▶ _What the exercise asks_
Output only the lines from the one holding "cad_parts[node].hide_render = cad_parts[node].hide_viewport" to the end of the data below, please, copied exactly.

▶ _Recorded data_

▽

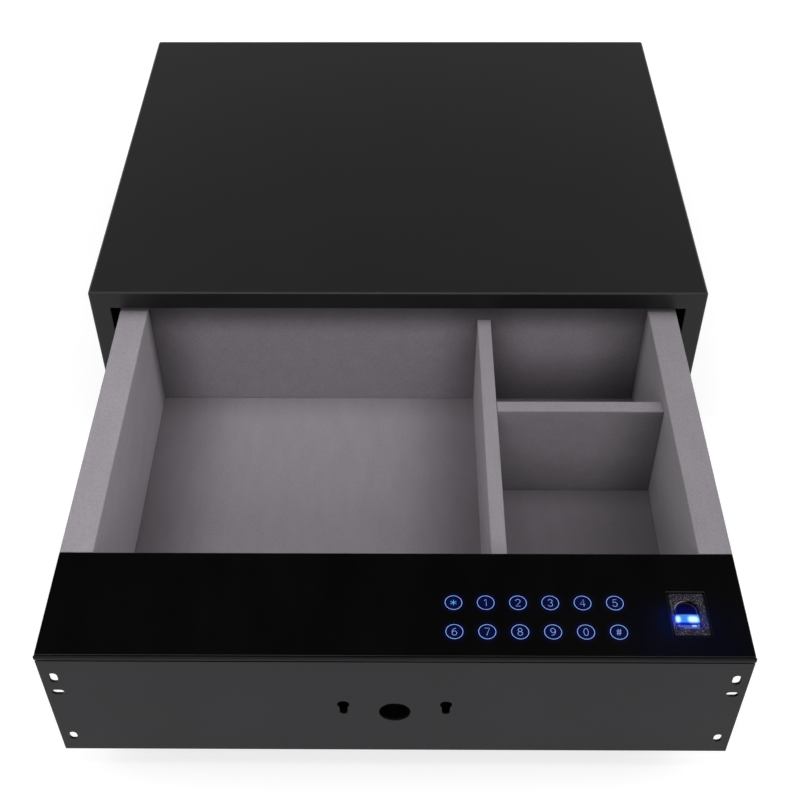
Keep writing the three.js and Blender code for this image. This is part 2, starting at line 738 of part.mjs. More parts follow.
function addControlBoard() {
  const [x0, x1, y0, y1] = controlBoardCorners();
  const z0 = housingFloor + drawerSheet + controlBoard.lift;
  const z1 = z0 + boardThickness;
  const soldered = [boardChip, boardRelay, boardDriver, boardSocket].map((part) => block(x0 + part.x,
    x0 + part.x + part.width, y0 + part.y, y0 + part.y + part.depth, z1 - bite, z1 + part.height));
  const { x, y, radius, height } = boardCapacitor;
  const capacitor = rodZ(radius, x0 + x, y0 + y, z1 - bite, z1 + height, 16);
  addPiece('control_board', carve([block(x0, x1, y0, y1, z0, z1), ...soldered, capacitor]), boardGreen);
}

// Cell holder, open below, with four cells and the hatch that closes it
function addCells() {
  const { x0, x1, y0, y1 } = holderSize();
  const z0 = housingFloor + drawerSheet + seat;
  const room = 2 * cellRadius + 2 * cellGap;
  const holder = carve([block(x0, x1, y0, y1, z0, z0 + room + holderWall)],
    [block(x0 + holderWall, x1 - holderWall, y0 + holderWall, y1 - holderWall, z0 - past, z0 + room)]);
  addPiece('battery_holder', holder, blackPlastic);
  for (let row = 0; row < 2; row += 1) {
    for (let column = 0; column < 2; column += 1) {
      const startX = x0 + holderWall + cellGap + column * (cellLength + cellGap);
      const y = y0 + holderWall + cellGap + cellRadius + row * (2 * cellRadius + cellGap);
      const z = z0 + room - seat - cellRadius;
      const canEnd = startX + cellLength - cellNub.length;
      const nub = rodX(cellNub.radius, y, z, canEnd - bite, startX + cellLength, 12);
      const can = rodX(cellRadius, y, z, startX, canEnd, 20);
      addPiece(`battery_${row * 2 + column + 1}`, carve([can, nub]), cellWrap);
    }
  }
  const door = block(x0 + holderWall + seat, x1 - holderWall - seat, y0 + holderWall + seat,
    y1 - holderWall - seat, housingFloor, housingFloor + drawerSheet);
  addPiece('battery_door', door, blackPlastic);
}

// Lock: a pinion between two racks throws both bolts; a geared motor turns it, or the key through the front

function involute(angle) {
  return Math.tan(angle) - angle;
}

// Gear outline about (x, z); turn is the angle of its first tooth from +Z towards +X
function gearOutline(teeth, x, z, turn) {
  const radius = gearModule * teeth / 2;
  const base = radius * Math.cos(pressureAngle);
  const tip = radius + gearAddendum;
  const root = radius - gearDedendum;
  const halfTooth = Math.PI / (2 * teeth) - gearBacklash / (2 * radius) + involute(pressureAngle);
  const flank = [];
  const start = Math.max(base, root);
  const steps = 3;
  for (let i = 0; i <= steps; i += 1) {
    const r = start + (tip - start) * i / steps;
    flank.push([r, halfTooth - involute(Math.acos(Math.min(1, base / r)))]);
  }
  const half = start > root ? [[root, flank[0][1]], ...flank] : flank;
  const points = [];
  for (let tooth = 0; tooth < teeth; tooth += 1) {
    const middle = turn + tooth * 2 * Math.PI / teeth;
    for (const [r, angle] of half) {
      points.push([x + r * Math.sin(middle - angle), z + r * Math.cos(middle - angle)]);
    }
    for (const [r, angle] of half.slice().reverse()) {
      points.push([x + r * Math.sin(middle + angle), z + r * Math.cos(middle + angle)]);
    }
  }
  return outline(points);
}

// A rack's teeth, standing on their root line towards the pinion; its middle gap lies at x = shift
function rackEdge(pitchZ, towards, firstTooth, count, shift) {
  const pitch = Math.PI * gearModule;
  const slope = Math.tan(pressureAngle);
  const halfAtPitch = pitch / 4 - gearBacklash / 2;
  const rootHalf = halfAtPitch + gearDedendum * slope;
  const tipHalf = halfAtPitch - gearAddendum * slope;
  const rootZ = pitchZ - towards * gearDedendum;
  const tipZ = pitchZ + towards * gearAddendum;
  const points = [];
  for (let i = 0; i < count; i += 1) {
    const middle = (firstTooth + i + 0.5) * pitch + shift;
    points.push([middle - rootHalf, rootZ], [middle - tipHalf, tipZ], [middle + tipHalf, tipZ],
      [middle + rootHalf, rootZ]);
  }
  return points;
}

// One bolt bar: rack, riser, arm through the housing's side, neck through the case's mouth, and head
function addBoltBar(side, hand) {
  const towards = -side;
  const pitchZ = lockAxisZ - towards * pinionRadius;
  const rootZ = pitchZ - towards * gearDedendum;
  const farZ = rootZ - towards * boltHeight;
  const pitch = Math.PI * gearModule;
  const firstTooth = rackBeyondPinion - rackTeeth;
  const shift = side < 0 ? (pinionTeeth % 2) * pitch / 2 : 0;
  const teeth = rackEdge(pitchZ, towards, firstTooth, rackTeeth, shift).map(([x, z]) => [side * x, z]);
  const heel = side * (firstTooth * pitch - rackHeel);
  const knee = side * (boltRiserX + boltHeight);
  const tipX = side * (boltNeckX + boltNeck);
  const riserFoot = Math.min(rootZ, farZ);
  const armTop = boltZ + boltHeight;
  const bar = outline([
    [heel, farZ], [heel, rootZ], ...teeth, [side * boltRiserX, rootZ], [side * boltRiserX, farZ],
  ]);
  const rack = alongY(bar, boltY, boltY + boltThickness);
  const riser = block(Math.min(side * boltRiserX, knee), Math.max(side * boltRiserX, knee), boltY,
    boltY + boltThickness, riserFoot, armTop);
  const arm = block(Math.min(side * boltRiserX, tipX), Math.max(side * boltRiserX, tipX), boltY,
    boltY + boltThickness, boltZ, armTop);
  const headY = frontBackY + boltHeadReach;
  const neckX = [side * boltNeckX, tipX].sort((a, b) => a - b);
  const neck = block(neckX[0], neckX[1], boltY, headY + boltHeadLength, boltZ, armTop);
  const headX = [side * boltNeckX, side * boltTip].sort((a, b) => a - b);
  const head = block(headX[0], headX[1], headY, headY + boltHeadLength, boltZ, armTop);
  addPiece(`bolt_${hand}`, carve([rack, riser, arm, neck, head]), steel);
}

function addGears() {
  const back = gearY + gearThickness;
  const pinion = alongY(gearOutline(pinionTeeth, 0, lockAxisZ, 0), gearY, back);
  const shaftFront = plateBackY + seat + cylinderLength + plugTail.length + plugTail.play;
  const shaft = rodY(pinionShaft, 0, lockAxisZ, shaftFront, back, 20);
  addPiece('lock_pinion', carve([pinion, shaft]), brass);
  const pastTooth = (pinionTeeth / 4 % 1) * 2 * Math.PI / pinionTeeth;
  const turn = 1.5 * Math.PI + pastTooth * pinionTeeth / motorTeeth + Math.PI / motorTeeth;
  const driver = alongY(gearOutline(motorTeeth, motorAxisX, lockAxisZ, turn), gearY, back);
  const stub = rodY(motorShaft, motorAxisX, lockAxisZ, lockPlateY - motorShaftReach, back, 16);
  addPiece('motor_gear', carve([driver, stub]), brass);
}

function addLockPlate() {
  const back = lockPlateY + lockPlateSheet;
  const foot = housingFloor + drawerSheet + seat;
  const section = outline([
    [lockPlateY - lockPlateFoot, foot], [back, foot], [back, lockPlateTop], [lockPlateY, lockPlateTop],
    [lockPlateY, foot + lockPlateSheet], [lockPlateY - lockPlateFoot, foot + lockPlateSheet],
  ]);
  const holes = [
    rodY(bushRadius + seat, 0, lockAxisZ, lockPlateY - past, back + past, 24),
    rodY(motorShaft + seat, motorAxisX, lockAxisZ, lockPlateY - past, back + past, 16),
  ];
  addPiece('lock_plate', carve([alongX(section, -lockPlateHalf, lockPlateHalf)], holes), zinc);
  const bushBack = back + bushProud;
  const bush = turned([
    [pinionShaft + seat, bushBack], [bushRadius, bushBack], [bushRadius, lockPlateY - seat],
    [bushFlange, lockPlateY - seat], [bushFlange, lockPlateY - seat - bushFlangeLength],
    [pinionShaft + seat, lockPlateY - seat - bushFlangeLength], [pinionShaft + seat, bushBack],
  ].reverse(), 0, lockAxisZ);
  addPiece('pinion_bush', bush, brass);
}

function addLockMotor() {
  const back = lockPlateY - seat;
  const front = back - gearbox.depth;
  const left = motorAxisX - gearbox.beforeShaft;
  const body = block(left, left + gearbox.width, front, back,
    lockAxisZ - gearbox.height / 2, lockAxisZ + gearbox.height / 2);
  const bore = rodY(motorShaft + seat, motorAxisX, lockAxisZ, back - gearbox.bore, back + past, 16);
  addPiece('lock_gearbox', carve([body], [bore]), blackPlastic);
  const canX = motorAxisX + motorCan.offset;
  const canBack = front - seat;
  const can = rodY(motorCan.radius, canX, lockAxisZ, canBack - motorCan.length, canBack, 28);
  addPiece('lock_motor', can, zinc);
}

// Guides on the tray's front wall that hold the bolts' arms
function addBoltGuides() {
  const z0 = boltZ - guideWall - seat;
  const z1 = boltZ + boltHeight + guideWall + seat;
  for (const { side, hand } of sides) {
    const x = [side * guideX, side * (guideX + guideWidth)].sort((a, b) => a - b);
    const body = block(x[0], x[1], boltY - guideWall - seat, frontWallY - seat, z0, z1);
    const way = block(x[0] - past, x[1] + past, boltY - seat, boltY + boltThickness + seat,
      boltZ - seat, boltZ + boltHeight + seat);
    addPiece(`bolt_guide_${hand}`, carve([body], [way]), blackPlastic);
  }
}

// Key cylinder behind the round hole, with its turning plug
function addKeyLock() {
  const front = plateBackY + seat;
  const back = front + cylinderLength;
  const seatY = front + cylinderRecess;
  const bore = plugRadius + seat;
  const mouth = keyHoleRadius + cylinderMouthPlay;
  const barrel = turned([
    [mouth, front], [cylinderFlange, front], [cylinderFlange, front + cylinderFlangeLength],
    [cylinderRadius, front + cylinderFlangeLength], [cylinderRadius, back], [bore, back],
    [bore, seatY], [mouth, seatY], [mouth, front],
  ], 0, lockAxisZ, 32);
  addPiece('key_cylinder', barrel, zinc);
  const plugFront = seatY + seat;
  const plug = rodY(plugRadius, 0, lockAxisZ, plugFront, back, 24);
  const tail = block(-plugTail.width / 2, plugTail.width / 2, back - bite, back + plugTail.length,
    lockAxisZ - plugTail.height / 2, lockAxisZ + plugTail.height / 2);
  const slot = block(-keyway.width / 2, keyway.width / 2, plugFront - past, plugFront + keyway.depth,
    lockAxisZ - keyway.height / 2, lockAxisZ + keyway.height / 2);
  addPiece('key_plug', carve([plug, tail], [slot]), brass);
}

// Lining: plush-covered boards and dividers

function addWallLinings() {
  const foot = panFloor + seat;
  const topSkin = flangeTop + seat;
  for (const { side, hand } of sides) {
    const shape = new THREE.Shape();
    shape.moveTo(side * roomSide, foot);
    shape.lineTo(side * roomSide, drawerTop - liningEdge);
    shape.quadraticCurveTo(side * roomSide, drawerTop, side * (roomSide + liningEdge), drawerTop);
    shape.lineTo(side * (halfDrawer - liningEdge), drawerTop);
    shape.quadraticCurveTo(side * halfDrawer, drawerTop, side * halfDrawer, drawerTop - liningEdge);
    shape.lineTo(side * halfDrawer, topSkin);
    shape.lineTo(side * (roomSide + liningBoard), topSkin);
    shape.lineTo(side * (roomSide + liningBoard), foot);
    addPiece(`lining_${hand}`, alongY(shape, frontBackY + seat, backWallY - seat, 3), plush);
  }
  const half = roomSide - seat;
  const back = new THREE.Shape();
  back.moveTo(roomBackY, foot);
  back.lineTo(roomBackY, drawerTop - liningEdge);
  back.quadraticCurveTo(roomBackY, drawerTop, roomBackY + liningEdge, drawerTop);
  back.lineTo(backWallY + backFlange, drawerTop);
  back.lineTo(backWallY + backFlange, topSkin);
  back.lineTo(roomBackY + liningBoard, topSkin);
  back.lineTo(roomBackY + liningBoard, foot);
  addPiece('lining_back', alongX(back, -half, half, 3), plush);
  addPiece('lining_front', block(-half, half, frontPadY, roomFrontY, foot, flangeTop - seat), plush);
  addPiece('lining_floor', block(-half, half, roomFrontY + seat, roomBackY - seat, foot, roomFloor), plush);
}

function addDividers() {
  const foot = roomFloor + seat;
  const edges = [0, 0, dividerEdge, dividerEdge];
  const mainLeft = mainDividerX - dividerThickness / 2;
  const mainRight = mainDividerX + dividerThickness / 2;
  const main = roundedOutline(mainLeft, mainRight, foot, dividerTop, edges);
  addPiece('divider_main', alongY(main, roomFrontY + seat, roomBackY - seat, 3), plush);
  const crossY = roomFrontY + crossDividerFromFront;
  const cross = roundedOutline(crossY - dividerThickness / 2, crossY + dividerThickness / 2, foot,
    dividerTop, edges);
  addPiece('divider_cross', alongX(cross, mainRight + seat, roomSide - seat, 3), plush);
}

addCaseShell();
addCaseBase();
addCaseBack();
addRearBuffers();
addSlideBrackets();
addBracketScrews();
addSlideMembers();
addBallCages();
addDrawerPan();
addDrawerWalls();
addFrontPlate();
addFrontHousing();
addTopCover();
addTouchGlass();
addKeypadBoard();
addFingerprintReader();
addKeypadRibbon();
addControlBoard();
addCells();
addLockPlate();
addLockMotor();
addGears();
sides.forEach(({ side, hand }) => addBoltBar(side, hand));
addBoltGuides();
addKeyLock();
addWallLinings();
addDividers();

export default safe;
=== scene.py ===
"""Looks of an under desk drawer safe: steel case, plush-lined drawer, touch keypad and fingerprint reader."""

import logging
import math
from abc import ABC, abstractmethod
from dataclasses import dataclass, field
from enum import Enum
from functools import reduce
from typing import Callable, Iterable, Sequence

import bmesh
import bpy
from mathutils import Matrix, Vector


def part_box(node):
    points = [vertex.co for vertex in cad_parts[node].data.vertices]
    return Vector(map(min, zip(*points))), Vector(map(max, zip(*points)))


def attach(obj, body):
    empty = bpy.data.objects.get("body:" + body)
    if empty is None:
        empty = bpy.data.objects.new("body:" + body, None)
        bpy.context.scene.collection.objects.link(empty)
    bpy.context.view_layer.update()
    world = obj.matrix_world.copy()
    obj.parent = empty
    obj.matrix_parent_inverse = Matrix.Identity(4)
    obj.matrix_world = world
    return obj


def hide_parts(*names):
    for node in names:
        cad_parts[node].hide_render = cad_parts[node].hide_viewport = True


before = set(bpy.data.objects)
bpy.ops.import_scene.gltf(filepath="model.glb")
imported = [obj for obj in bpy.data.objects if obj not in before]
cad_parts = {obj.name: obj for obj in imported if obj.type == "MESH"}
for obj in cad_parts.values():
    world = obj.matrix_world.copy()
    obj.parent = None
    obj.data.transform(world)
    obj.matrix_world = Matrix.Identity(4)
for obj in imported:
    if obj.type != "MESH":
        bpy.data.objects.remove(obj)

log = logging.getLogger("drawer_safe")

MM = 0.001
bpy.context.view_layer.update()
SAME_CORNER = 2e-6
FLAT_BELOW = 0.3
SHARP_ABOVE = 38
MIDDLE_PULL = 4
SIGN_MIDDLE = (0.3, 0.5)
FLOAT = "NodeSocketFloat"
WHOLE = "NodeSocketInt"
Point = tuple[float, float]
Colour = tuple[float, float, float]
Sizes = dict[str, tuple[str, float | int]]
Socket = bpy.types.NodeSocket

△

▶ _Worked solution_
        cad_parts[node].hide_render = cad_parts[node].hide_viewport = True


before = set(bpy.data.objects)
bpy.ops.import_scene.gltf(filepath="model.glb")
imported = [obj for obj in bpy.data.objects if obj not in before]
cad_parts = {obj.name: obj for obj in imported if obj.type == "MESH"}
for obj in cad_parts.values():
    world = obj.matrix_world.copy()
    obj.parent = None
    obj.data.transform(world)
    obj.matrix_world = Matrix.Identity(4)
for obj in imported:
    if obj.type != "MESH":
        bpy.data.objects.remove(obj)

log = logging.getLogger("drawer_safe")

MM = 0.001
bpy.context.view_layer.update()
SAME_CORNER = 2e-6
FLAT_BELOW = 0.3
SHARP_ABOVE = 38
MIDDLE_PULL = 4
SIGN_MIDDLE = (0.3, 0.5)
FLOAT = "NodeSocketFloat"
WHOLE = "NodeSocketInt"
Point = tuple[float, float]
Colour = tuple[float, float, float]
Sizes = dict[str, tuple[str, float | int]]
Socket = bpy.types.NodeSocket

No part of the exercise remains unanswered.